I went online to look into Spanish lessons in
Bolivia. Something I could do on my own, before or after a visit with his family. I knew that Daniel had gone to the university in Cochabamba
(where residents are known as "Cochabambinos." Isn't that great?) I
thought it would be nicer to study Spanish in a university town than in
the middle of La Paz, the capital.
I went online and put a few key words into Google and came up with a language program called "Languages in Action." They give Spanish lessons in 13 countries, including Bolivia.
They offer a variety of accommodations ranging from living with a host family to sharing student housing to staying at a bed and breakfast. That's as far as I've gotten on my research.
Maybe this thing about visiting Daniel's family won't work out. But it wouldn't surprise me if I ended in Cochabamba anyway, to practice Spanish for a week and live with a family. I already love the idea.

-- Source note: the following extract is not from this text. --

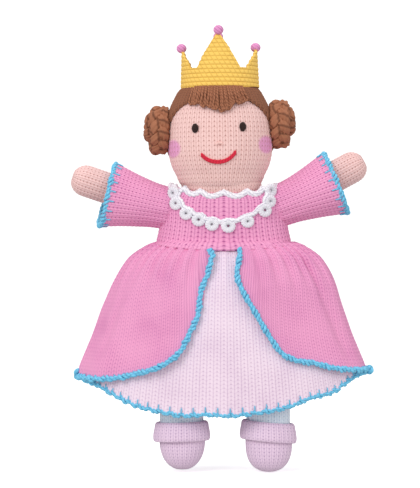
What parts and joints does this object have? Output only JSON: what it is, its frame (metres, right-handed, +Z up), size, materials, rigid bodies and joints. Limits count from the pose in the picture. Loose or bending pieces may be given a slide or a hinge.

Trip ideas and plans start with the basics. What do you love to do? Where have you always wanted to go? What have you always wanted to see/do? What did you recently read about in the paper that appealed to you? If you can't find a friend to go, would you do it anyway? (Say yes!) After that, you find a way to make it happen.
Photo: Ellen Perlman.
1.The closest I've gotten to Bolivia this month was talking with Vincent Fernandez Flores, a farmer who is part of El Ceibo, a Bolivian Cacao Cooperative. He's seen here holding a cacao seed pod. He was in Washington February 9 and 10, at the National Museum of the American Indian, for a cultural exhibit called, "The Power of Chocolate." Flores is Aymara, a native ethnic group in the Andes and Altiplano regions of South America.
2.Some Spanish-language products made from the cooperative's cacao.